The new ones have an 1/8 in thick steel frame which takes the compression load, so the joint can't wiggle, while the inner gasket just has to maintain the seal.  The inner gasket is a soft Spiral Wound metal which compresses to the thickness of the steel frame to form the seal. I really like the design.  The Continental torque spec. is based on using this style gasket.



Tuesday, July 10, 2018

Engine Controls Hooked Up


 Some great weather for Independence Day has allowed me to get some more work done on the plane.  The Carb. Heat cable is finally hooked up.  The gable is clamped to the diagonal tube on the engine mount with 2 cable clamps at a right angle to each other.

 The throttle cable is hooked up with the cable clamped to the tube in the same way, but I had several issues.  I forgot to put a hole in the new baffle I made, so that had to come back off.  I knew it was needed, just forgot to make the hole.

 The next thing I discovered was that the cable didn't actually reach the lever on the carburetor.   All my neatening up of the holes in the firewall was done with the engine removed.
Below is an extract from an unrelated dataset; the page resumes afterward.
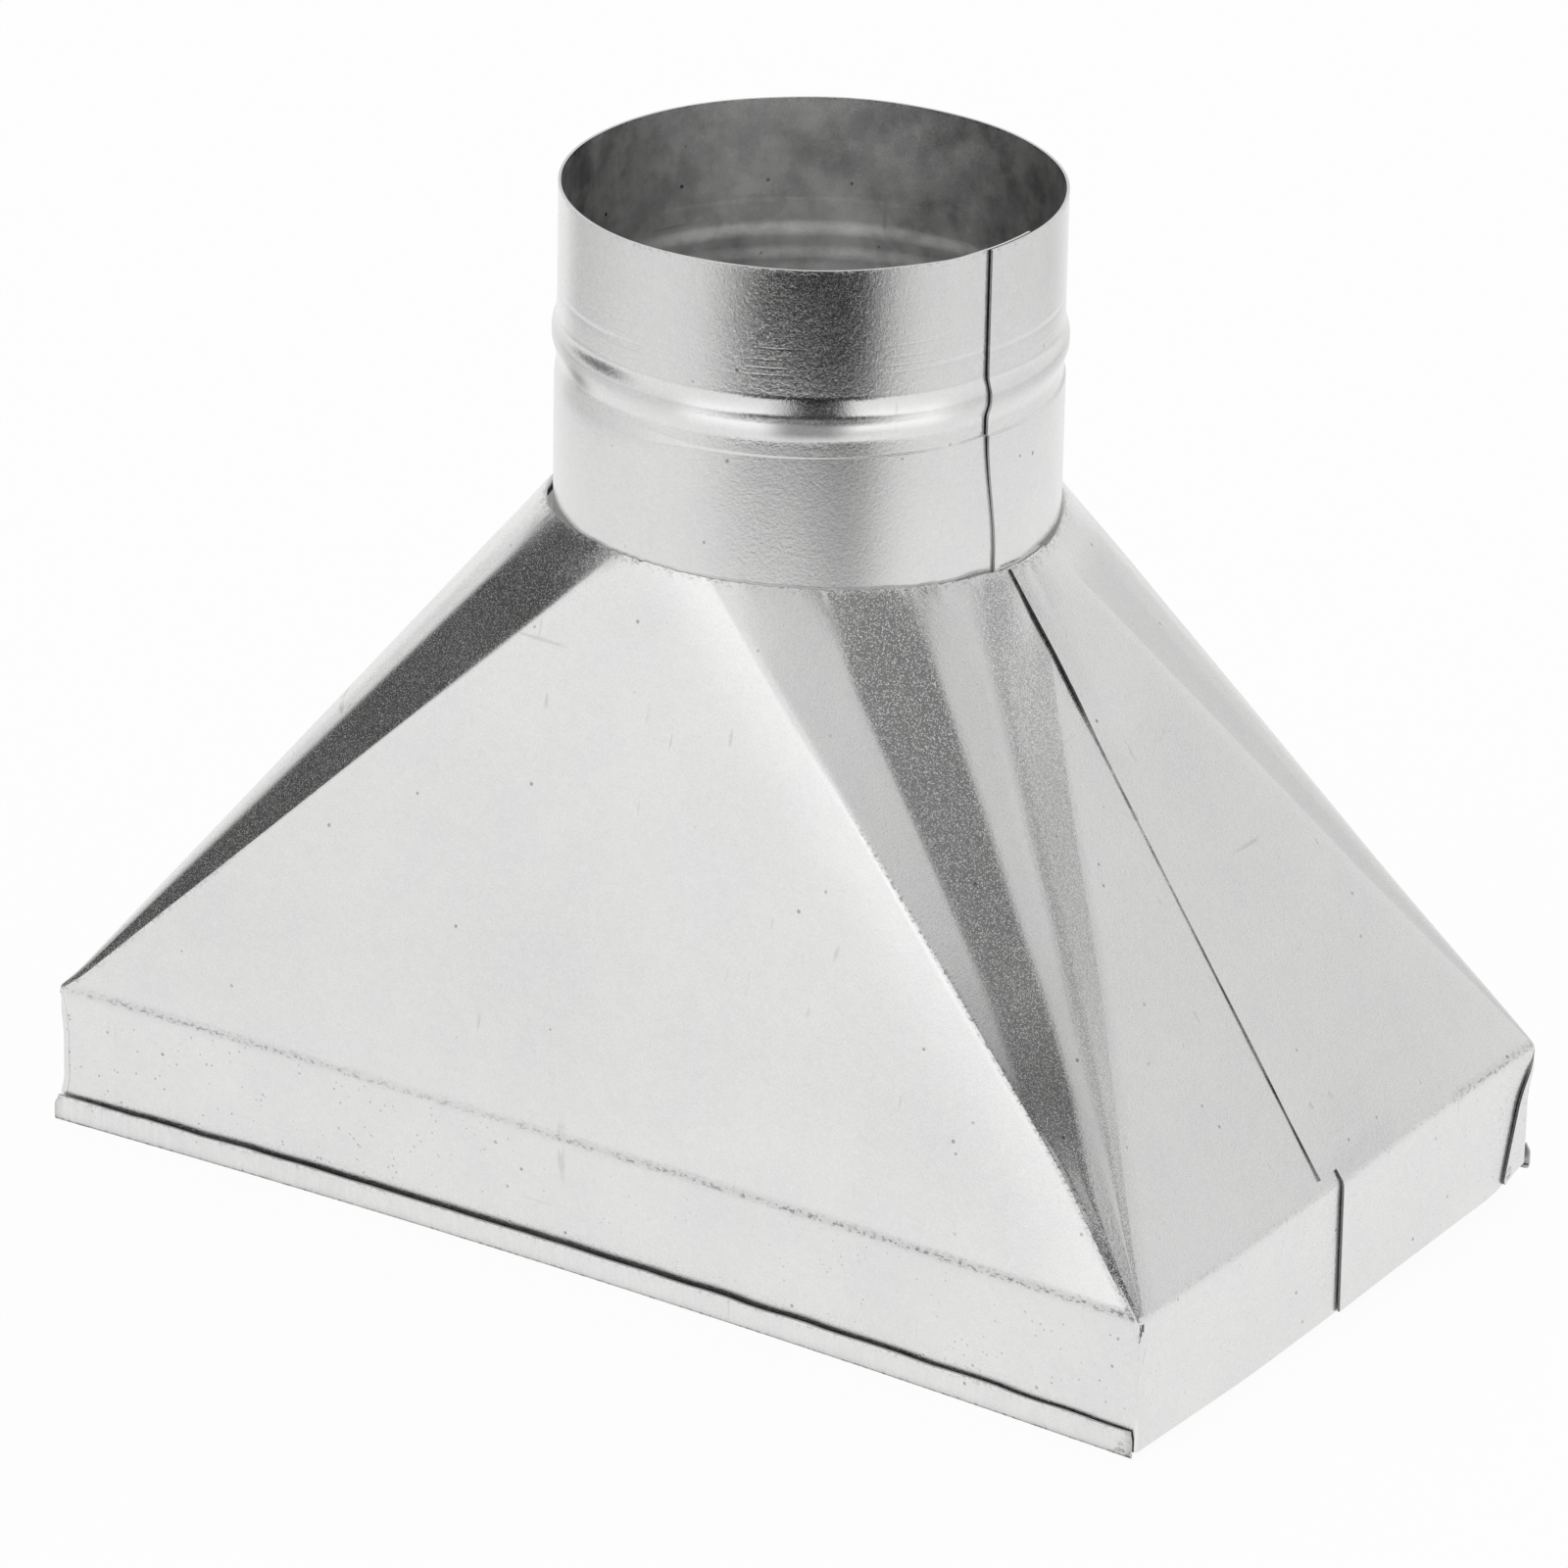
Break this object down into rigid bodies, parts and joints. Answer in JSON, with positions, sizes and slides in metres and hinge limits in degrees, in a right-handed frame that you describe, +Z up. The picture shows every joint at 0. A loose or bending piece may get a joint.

First I moved it down where the carb. heat cable came through and made a new hole next to it for the carb. heat cable.  That was a good plan, but while the cable reached the lever, there was no way to clamp it to the engine mount so it would work properly.
 The final solution was to move the hole closer to the center of the firewall, more of a straight line from the throttle quadrant to the carburetor.  That worked, so I move the carb. heat cable back where it was and covered the 2 wrong holes.  So much for my fresh new firewall.

I moved the clamp in the cockpit from under the fuel shut off valve to the inboard mounting bolt of the valve.  I also tied the cable lightly to the fuel line to keep it clear of my foot when entering the cockpit.  It all works in the end.